If the United States were as adamant about pressuring Israel to get rid of its settlements in the West Bank and Gaza as it has been on the Palestinians to get rid of Yasser Arafat, the prospects for peace would be a lot better these days.
The settlements - many of which are huge towns occupied by some 200,000 Israelis in the West Bank and Gaza - are as great an impediment to peace as Arafat is.
Taking a genuine, forceful stand against them would not reflect a new policy of the United States. Every U.S. administration since that of Lyndon Johnson, who was president when Israel captured the West Bank and Gaza in the 1967 war, has made it clear that the United States opposes Israeli settlements in what it considers occupied territory.
And every Israeli government since that of Levi Eshkol, who was Israeli prime minister in 1967, to the present government of Ariel Sharon - without exception - has built Jewish or expanded settlements in the occupied territories. The construction of these settlements, for a variety of stated reasons - from security to Biblical right - has been carried out in defiance of the will of most states that are friendly to Israel and in defiance of the purported will of its greatest economic and military benefactor, the United States.
Not a single American president has had the temerity to carry through on a threat to cut off money to the Israeli government for as long as Israel continues the settlement of what most of the world views as captured Arab land. While successive Israeli governments have received tens upon tens of billions of dollars in economic and military aid, they have persisted in defying the U.S. policy.
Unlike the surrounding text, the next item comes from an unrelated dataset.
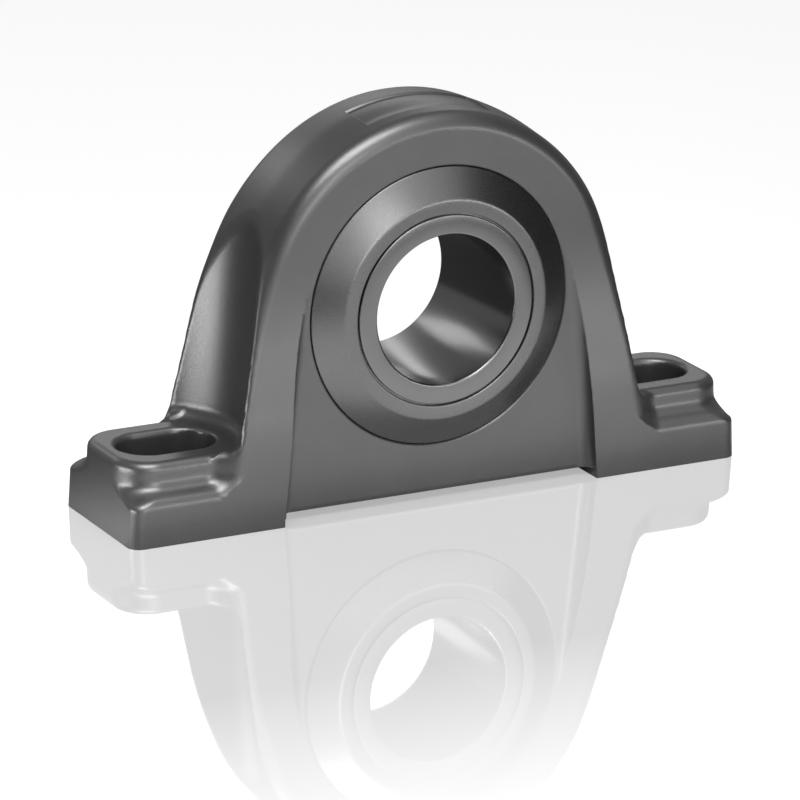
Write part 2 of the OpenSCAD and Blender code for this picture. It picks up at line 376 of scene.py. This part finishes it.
def shade_from_field(piece, field, reach=0.15, least=0.9):
    """Takes the shading from the field's gradient where vertices lie within reach of the field.

    Corners whose face leans away from the gradient, below the least cosine, keep their own.
    """
    mesh = piece.data
    points = np.empty(3 * len(mesh.vertices))
    mesh.vertices.foreach_get("co", points)
    points = points.reshape(-1, 3) / MM
    on_field = np.abs(field(*points.T)) < reach
    slopes = field_normals(field, points)
    owner = np.empty(len(mesh.loops), dtype=int)
    mesh.loops.foreach_get("vertex_index", owner)
    corners = np.empty(3 * len(mesh.loops))
    mesh.corner_normals.foreach_get("vector", corners)
    corners = corners.reshape(-1, 3)
    flat = np.empty(3 * len(mesh.polygons))
    mesh.polygons.foreach_get("normal", flat)
    sizes = np.empty(len(mesh.polygons), dtype=int)
    mesh.polygons.foreach_get("loop_total", sizes)
    flat = np.repeat(flat.reshape(-1, 3), sizes, axis=0)
    along = np.einsum("ij,ij->i", slopes[owner], flat)
    use = on_field[owner] & (along > least)
    mesh.normals_split_custom_set(np.where(use[:, None], slopes[owner], corners).tolist())


def revolve(profile, turns):
    """Points and quads of a closed profile (radius, along the shaft) turned about the shaft."""
    count = len(profile)
    angle = np.linspace(0, 2 * math.pi, turns, endpoint=False)
    radius, along = np.array(profile).T
    points = np.stack([
        np.outer(np.cos(angle), radius),
        np.outer(np.ones(turns), along),
        np.outer(np.sin(angle), radius) + CENTRE_H
    ], 2).reshape(-1, 3)
    step, slot = np.divmod(np.arange(turns * count), count)
    following = (slot + 1) % count
    onward = (step + 1) % turns
    quads = np.stack([
        step * count + slot,
        step * count + following,
        onward * count + following,
        onward * count + slot
    ], 1)
    return points, quads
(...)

Instead, for the past 35 years the relationship on this issue has been like it is on so many issues in the Middle East: winks and nods which make it clear to everyone else that the United States does not mean what it says, or certainly does not intend to put real force behind its position.
Sharon offered up the most recent example of the wink and the nod last Sunday. Having acknowledged the impediment that settlements are to the peace process between Israelis and Palestinians, he had sent Israeli troops to dismantle some "unauthorized" Israeli settlements in the West Bank. Most of the world outside of the religious-nationalist settlers and their avid supporters in the Sharon government hold that all the settlements are unauthorized under international law. So, to call the recently dismantled outposts unauthorized seems a peculiar distinction intended to legitimize the rest.
The wink came at last Sunday's Israeli Cabinet meeting thatwhen Sharon told the cabinet Israel would go ahead and build in the occupied territories - quietly, though. "Just build, but just don't publicize it," a Cabinet official quoted him as saying in an article by Peter Hermann, The Sun's correspondent in Jerusalem.
Given the Machiavellian nature of politics in the region and Sharon's reputation in particular, one may hear the argument in his defense that he said that to only his Cabinet to mollify his most obdurate ministers. But that raises the question: To whom does Sharon tell the truth? Ever?
Governments of Israel always have asserted that money used to build and support the settlements does not come from U.S. aid. But Israel receives more aid from the United States than any other country in the world receives. It also is the beneficiary of enormous private tax-deductible contributions from Americans. To argue that the foreign aid and the private contributions do not help Israel to use other money to build the settlements and to subsidize their inhabitants is absurd. It is as absurd as it would be to say that some generous benefactor paying my mortgage and my food bill had nothing to do with my ability to buy and maintain an otherwise unaffordable car or boat.
In addition to costing the government and the people of Israel a fortune in construction and infrastructure, the settlements are a burden in other ways to many Israelis who do not support them. A vast network of roads has been built to offer safe travel among them. Israeli soldiers are compelled to defend them and more than 500 Israeli reservists and active-duty soldiers have refused to so, often going to prison for that refusal.
Those soldiers are not the only Israelis who object to the settlements and to the ultra-religious among them who, unlike all other Israelis, do not even serve in the military.
In a conversation in Jerusalem late last year, Avrum Burg, a prominent peace advocate in the Israeli Parliament, explained the settlement impulse as a reaction in 1967 to "the 19 years of feeling besieged ... [and] the feeling that, `Wow, it's ours, so let's go continue the Zionist movement.'"
In Burg's view, though, this led to disaster for Israel. Settlements, he said, "have been Israel's primary sin."